Protagonista nascosta del libro, tuttavia, è una figura femminile, tratteggiata con tenerezza dall'Autore, di nome Tellusa: emarginata socialmente per la sua condizione di prostituta, le vicende del romanzo la faranno inaspettatamente portatrice di virtù, di voglia di riscatto rispetto all'eccesso di egoismo e al desiderio di sopraffazione nel mondo di allora come in quello attuale, perché forse la pagina antica ha il sapore della quotidianità .
E quindi "nemesis" sta per "giustizia retributiva": la conseguenza degli atti umani determinano dei cambiamenti, talora degli sconvolgimenti. Ma prima o poi accade qualcosa che ricrea l'equilibrio. Nemesi è la dea dell'equilibrio. Quindi possiamo intendere il significato del libro come "vendetta" degli dei, come "equilibrio" delle forze della natura o come "riscatto" umano. Per quanto concerne Alessandro di Afrodisia, consacrato dalla tradizione come l'Esegeta, storicamente non sappiamo molto. La sua vita è avvolta in un fitto alone di mistero. Di sicuro sappiamo che ha scritto un'importante opera, il "De fato", dedicandola agli imperatori Settimio Severo e Caracalla, che lo insignirono della cattedra di filosofia aristotelica. E dai commenti che egli appose a diverse opere sembra emergere, oltre al rigore, anche una concezione personale del mondo ricchissima, piena di coraggio, di passione ed anche di capacità di andare controcorrente: prova ne sia la polemica antideterministica del "De fato", in cui esprime una voce isolata ma degnissima di difesa della libertà e della responsabiltà umana.
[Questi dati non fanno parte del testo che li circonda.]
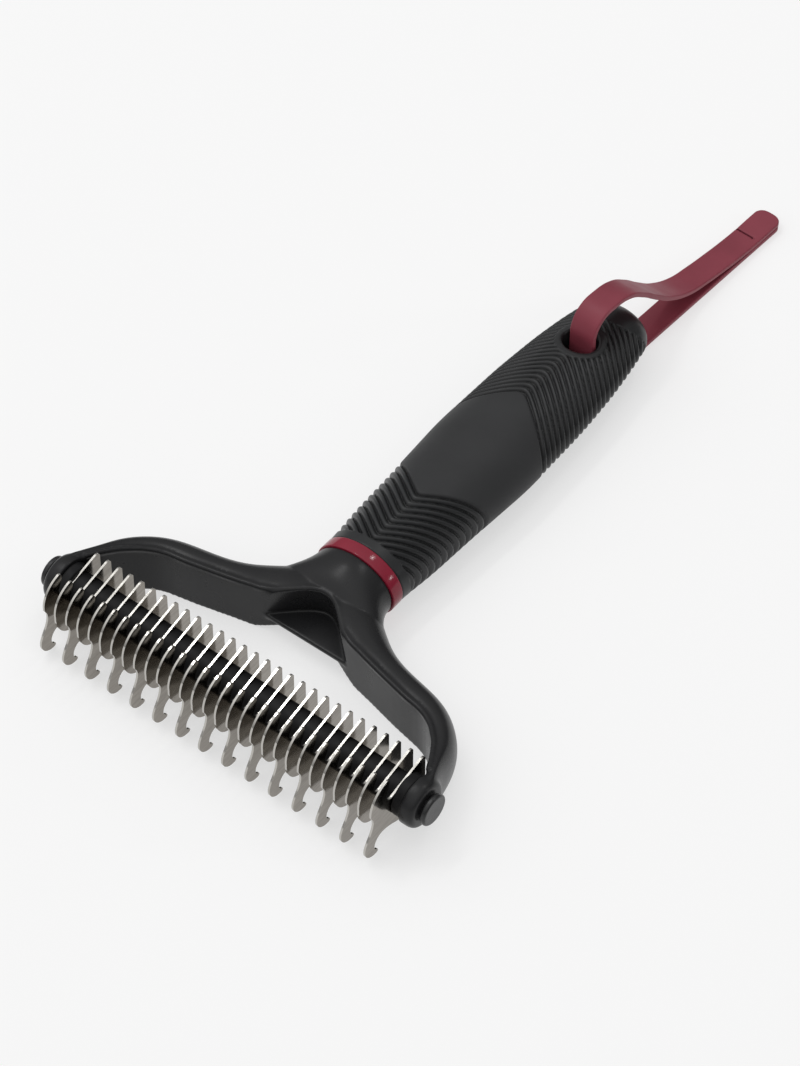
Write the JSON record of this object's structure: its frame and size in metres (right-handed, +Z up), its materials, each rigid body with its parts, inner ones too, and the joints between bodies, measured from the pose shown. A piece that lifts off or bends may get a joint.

La "fiction" del libro di Giuliani non smentisce il dato storico e filologico in cui essa è calata. Fatto certo è l'amore dell'Autore per la classicità che, com'egli dice, lo accompagna sin dagli studi liceali e da cui non si è mai separato. E questo libro rende onore a questa passione per la scrittura e per l'antichità greca e romana, coltivata dall'Autore in svariati decenni di attività e trasmessa ai suoi studenti e, in misura diversa, ai lettori dei suoi libri. Un invito, dunque, alla lettura del libro – dice l'Autore – per avere stimoli di pensiero da completare, da integrare con la libertà dello studio e della riflessione personale.